• _What you need to do_
Write out exactly the lines below that run from the one containing "Continue the Blender" through the one containing "return np.clip(1 - (y", both included, with no other lines.

• _Given data_

--*--

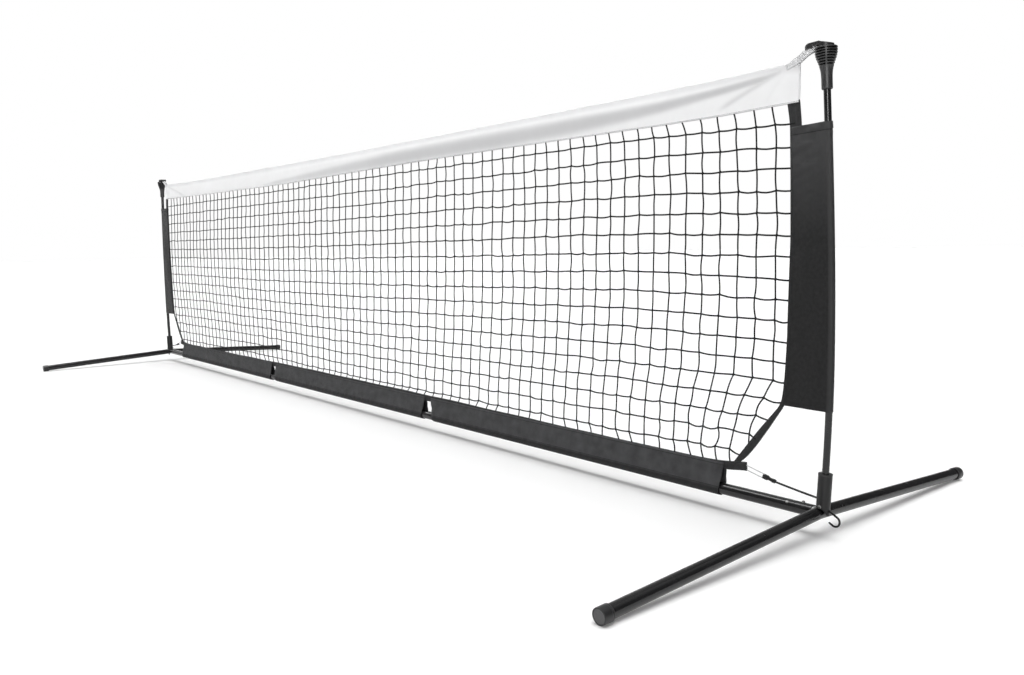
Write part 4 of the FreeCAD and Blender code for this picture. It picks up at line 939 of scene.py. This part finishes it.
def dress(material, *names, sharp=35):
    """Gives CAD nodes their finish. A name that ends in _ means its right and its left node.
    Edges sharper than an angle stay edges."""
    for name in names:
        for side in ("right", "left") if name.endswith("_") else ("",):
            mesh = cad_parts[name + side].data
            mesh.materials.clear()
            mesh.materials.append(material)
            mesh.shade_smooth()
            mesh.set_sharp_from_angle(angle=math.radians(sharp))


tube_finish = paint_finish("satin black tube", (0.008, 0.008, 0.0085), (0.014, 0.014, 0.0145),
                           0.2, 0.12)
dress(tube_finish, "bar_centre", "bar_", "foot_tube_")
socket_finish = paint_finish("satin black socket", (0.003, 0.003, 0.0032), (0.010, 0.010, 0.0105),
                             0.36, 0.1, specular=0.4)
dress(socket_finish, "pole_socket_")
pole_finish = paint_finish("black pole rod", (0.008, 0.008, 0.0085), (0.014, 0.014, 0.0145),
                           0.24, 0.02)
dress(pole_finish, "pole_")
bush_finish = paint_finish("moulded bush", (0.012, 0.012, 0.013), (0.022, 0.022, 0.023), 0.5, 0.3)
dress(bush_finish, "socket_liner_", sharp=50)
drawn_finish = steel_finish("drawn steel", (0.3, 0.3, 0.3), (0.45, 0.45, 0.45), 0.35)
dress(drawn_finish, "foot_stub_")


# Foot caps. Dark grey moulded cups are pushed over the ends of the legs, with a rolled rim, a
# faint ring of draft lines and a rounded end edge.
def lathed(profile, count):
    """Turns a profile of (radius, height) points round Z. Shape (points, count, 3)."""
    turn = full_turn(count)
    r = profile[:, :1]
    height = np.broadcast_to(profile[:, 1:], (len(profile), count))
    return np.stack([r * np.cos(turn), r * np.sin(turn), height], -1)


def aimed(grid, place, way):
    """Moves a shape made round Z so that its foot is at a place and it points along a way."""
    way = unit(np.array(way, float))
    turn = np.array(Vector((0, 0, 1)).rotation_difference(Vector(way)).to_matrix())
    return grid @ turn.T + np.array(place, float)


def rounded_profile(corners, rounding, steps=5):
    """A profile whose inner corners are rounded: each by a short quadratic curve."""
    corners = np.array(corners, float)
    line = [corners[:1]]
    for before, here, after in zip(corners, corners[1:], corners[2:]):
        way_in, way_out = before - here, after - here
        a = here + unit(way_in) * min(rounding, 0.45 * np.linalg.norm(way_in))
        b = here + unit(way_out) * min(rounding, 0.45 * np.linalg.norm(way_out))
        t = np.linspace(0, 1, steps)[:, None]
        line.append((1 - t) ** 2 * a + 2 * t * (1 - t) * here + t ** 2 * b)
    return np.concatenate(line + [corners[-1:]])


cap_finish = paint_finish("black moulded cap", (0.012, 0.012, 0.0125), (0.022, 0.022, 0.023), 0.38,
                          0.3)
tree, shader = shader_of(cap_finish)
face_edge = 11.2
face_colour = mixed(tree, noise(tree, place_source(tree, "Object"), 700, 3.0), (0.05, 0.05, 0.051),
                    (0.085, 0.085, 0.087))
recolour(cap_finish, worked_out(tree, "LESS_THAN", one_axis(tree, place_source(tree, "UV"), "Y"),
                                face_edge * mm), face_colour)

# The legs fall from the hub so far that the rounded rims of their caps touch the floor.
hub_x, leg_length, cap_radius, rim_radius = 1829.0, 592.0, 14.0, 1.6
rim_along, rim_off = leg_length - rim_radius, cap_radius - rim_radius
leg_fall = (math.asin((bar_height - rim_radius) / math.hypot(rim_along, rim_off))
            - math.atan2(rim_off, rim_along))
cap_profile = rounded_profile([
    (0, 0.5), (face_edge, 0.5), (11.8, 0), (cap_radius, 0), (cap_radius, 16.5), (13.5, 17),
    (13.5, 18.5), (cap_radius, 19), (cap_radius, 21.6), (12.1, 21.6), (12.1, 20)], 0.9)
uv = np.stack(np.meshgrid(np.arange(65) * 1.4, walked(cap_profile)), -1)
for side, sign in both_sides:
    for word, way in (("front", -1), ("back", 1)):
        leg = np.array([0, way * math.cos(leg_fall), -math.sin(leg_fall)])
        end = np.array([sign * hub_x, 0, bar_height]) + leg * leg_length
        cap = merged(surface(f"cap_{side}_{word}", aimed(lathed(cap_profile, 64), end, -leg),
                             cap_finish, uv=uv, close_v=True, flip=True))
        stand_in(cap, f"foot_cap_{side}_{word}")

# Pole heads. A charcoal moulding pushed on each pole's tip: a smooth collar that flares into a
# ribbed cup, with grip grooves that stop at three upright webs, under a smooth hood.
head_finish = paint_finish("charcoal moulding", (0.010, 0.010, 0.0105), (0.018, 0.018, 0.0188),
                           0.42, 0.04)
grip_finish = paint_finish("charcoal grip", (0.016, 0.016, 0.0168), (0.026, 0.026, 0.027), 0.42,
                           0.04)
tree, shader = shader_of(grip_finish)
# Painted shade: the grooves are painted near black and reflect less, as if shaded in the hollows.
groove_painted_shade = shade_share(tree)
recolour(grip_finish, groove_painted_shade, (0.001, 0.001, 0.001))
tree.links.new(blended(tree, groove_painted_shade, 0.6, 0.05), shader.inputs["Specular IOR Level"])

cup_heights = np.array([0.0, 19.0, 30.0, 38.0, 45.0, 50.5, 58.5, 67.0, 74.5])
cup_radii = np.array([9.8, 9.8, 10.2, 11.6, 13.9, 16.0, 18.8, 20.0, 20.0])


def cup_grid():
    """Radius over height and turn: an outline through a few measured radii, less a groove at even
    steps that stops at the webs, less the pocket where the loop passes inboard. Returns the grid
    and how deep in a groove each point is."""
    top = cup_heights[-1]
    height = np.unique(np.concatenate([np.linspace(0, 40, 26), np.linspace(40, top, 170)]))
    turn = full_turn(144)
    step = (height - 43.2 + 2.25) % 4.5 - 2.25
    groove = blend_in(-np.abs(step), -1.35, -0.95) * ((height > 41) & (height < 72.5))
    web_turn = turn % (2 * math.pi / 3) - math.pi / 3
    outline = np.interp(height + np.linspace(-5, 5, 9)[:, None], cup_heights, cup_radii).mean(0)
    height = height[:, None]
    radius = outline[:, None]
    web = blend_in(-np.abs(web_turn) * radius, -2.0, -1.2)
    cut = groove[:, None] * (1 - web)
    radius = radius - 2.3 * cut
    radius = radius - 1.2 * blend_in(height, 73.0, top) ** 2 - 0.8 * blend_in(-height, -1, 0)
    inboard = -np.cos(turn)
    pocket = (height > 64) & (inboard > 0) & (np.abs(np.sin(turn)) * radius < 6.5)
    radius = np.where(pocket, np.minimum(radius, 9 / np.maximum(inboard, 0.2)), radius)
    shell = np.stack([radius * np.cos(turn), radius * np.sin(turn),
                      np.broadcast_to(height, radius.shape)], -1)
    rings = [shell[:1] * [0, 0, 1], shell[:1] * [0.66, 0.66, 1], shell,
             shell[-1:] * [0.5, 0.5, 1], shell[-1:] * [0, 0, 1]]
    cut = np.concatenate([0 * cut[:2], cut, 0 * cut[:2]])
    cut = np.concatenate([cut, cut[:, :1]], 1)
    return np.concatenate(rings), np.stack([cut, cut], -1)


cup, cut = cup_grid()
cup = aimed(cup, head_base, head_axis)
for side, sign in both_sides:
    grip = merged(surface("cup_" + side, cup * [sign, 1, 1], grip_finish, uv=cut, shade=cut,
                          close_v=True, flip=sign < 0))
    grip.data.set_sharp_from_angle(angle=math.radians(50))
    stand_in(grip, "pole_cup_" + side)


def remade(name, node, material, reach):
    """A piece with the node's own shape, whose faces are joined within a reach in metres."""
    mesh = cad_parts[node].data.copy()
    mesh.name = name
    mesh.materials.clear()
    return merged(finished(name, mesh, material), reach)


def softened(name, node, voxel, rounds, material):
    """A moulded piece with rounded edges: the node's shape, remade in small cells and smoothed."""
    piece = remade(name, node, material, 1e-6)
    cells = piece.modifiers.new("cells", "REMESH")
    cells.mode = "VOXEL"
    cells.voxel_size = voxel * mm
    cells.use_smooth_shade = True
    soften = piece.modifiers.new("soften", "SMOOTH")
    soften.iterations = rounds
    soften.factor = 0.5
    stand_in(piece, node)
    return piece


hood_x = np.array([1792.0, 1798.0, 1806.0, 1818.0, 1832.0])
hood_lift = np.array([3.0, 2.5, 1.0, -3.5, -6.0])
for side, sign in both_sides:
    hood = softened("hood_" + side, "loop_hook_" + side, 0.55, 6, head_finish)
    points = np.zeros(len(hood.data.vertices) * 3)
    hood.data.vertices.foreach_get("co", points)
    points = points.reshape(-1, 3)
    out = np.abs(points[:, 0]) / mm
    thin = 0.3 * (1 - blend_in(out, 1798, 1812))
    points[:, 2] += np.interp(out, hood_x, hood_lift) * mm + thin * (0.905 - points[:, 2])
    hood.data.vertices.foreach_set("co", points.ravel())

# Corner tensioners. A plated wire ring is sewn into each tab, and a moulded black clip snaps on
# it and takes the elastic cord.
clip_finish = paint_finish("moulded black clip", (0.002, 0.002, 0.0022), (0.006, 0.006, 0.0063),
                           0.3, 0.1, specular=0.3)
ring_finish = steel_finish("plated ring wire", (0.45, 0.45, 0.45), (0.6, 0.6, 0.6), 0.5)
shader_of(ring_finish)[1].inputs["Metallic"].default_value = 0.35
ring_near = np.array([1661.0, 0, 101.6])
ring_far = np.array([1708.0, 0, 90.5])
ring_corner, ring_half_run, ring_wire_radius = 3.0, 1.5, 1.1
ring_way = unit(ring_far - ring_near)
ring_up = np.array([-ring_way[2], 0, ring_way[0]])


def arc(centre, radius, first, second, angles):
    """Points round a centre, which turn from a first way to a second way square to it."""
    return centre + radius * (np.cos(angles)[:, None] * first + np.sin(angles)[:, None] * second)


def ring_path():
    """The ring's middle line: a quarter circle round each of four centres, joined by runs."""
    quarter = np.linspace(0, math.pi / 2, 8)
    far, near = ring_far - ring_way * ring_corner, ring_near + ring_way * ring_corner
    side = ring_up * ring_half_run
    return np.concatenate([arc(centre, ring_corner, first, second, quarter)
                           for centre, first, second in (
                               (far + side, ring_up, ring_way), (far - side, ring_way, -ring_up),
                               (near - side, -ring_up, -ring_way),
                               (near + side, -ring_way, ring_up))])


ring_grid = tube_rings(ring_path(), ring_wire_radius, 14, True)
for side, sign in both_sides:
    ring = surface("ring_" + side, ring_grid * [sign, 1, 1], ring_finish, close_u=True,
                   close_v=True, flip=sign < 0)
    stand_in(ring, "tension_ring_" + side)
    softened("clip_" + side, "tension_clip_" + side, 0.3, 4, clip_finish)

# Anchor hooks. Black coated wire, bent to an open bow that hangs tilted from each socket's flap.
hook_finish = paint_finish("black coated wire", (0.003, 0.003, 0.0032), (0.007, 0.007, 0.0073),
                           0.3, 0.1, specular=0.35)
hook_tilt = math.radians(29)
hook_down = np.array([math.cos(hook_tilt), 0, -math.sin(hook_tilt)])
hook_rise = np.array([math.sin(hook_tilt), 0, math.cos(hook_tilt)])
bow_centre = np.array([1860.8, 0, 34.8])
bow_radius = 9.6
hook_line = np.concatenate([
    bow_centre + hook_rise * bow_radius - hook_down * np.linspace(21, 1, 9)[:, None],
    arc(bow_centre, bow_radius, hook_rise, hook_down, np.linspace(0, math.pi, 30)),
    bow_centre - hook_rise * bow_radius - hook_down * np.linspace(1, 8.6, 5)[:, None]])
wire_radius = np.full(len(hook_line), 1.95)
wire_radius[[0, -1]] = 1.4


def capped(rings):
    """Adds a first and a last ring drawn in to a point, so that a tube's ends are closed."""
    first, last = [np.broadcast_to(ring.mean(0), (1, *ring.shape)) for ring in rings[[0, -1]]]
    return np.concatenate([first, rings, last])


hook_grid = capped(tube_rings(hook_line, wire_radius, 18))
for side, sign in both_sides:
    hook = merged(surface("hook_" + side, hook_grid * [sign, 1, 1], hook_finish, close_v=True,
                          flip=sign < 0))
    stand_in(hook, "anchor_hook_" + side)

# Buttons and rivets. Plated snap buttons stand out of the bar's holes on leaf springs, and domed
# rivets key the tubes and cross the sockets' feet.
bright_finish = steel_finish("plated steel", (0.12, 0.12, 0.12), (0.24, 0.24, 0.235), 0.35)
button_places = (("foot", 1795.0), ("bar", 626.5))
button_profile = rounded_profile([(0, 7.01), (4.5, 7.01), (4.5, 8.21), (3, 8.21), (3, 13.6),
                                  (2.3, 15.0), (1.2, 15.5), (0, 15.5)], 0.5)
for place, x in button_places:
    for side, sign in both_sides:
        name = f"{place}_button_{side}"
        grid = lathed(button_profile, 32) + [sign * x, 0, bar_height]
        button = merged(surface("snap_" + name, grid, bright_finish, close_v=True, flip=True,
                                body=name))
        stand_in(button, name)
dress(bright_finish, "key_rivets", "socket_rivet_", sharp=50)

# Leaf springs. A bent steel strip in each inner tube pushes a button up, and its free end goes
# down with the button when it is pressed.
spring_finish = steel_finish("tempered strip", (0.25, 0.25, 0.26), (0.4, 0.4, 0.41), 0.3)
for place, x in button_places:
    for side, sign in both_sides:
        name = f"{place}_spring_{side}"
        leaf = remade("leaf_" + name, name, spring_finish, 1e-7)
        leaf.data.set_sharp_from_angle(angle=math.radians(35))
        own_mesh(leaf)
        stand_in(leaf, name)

--*--

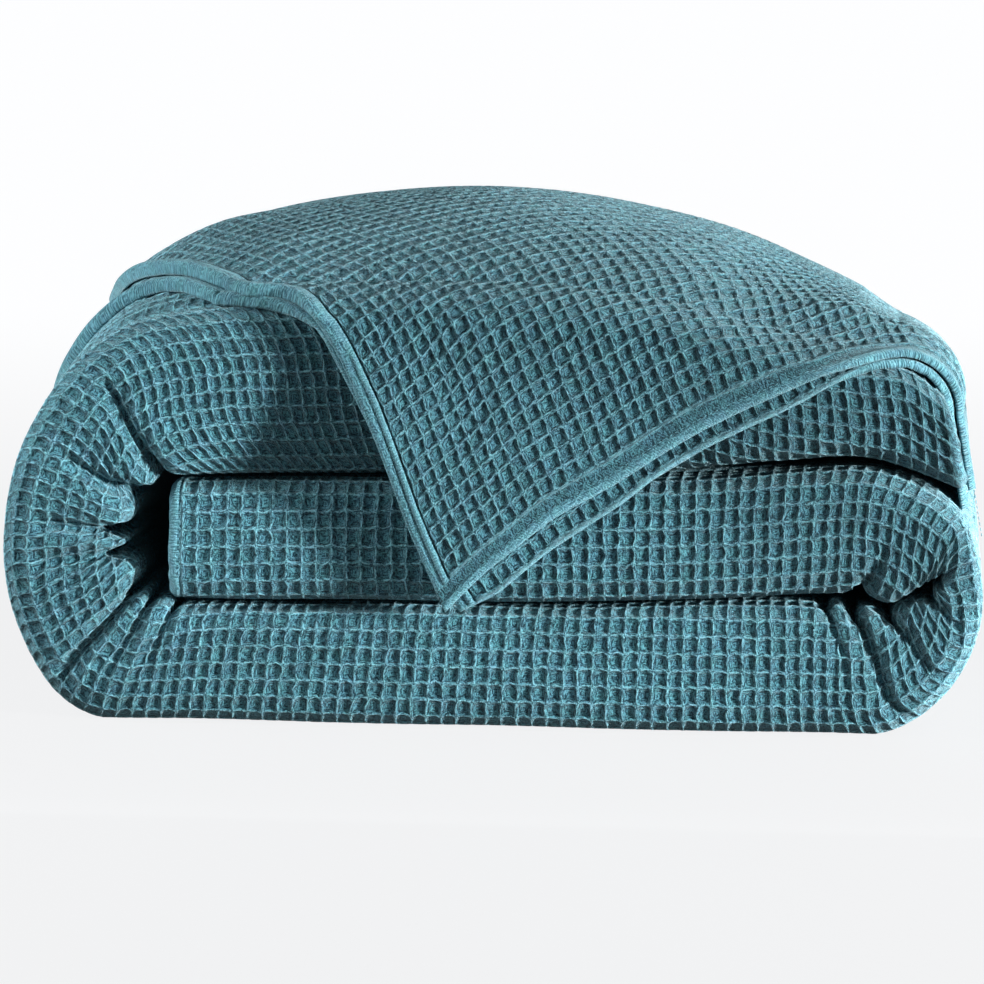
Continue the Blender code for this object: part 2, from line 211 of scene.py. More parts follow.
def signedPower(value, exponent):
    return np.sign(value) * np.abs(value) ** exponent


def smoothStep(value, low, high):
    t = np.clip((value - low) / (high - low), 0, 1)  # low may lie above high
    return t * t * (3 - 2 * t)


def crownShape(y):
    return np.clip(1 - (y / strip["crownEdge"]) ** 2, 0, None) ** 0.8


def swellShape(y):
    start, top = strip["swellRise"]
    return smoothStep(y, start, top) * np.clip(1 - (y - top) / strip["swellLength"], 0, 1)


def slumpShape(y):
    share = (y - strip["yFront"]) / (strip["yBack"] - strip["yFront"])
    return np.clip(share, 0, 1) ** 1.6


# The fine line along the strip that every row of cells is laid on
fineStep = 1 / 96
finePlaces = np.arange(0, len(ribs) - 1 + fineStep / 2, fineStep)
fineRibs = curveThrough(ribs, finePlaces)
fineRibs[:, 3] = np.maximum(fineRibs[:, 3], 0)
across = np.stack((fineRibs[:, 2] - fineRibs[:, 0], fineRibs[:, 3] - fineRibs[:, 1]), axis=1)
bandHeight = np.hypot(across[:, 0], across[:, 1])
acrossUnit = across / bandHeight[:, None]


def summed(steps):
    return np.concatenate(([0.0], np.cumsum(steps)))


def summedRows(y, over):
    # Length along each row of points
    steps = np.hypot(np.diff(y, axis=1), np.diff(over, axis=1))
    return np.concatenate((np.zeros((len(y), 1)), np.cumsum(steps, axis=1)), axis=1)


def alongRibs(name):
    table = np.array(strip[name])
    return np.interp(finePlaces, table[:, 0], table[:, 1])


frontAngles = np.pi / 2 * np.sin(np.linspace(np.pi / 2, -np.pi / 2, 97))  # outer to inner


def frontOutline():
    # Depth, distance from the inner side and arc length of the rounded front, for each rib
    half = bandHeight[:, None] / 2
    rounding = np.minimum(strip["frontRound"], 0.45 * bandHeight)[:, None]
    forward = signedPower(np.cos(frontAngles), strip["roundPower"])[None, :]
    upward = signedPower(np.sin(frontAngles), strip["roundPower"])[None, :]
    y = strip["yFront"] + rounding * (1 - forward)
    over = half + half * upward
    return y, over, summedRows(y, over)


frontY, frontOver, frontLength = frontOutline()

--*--

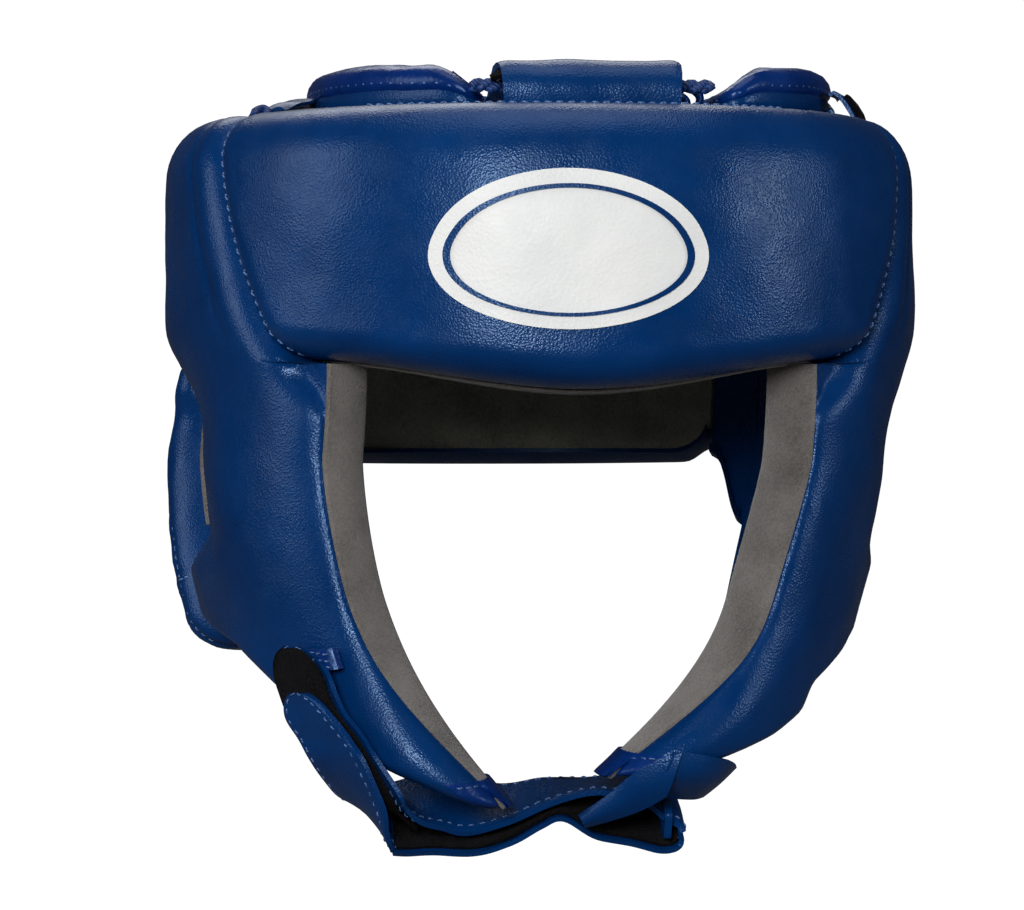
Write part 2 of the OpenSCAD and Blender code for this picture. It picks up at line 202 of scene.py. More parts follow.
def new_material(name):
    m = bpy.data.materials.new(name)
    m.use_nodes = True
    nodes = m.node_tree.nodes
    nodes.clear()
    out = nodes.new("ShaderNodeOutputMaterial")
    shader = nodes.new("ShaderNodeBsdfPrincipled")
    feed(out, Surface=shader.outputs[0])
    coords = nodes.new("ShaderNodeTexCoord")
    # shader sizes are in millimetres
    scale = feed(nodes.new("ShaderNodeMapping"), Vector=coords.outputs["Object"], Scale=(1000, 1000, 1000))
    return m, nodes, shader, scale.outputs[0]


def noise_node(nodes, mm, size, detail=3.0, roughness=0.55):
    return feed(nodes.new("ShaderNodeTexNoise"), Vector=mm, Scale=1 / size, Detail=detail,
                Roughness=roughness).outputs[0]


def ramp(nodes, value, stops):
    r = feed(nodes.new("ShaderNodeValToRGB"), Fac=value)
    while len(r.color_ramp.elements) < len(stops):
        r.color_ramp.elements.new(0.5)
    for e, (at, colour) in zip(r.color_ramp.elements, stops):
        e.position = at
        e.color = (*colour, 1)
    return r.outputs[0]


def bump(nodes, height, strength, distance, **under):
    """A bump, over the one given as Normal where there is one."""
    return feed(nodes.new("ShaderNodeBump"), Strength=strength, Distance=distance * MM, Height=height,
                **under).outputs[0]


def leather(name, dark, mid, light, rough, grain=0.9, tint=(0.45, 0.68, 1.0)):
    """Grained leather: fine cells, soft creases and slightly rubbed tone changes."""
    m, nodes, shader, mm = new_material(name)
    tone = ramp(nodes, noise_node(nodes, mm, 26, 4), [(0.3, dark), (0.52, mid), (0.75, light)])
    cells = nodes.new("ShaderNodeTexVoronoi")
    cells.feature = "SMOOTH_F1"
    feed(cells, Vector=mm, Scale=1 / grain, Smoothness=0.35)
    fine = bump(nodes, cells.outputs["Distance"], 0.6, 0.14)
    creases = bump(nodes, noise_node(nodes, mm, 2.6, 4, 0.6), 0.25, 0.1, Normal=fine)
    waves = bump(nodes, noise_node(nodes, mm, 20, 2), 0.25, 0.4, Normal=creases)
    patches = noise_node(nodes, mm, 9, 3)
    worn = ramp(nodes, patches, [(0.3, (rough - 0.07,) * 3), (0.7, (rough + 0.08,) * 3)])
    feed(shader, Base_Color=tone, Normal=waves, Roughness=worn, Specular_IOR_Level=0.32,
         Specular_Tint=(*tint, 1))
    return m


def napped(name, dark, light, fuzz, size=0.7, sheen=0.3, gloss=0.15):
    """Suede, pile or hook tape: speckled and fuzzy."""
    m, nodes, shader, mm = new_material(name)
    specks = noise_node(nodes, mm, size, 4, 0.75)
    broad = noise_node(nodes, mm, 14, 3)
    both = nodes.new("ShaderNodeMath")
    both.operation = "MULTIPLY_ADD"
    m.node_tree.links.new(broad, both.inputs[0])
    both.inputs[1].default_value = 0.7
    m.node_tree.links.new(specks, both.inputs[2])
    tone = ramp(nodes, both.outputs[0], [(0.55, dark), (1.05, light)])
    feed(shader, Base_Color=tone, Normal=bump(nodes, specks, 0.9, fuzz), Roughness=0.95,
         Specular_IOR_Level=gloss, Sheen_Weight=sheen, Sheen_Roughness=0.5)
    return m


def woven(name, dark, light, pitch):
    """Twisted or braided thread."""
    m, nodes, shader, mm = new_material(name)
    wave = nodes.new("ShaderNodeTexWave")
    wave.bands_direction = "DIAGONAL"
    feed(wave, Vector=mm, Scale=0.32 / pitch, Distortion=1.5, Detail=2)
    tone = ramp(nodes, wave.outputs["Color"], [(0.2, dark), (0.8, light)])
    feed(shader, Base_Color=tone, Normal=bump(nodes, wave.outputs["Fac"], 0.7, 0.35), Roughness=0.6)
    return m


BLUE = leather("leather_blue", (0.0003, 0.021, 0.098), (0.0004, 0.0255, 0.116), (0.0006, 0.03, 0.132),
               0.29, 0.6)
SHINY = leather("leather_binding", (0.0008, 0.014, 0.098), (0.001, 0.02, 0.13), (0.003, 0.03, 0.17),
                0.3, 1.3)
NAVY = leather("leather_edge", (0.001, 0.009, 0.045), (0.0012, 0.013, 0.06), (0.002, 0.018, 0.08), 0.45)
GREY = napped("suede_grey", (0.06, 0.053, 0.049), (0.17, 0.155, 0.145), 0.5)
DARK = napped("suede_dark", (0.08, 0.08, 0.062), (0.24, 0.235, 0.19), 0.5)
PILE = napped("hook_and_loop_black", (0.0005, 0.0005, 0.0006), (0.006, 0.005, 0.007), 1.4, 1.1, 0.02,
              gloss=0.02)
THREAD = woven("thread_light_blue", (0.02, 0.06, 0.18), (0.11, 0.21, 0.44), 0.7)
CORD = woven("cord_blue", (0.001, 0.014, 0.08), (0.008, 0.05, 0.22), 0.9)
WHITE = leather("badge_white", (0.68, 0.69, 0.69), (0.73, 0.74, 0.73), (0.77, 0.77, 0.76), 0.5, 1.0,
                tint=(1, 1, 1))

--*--

• _Reply_
Continue the Blender code for this object: part 2, from line 211 of scene.py. More parts follow.
def signedPower(value, exponent):
    return np.sign(value) * np.abs(value) ** exponent


def smoothStep(value, low, high):
    t = np.clip((value - low) / (high - low), 0, 1)  # low may lie above high
    return t * t * (3 - 2 * t)


def crownShape(y):
    return np.clip(1 - (y / strip["crownEdge"]) ** 2, 0, None) ** 0.8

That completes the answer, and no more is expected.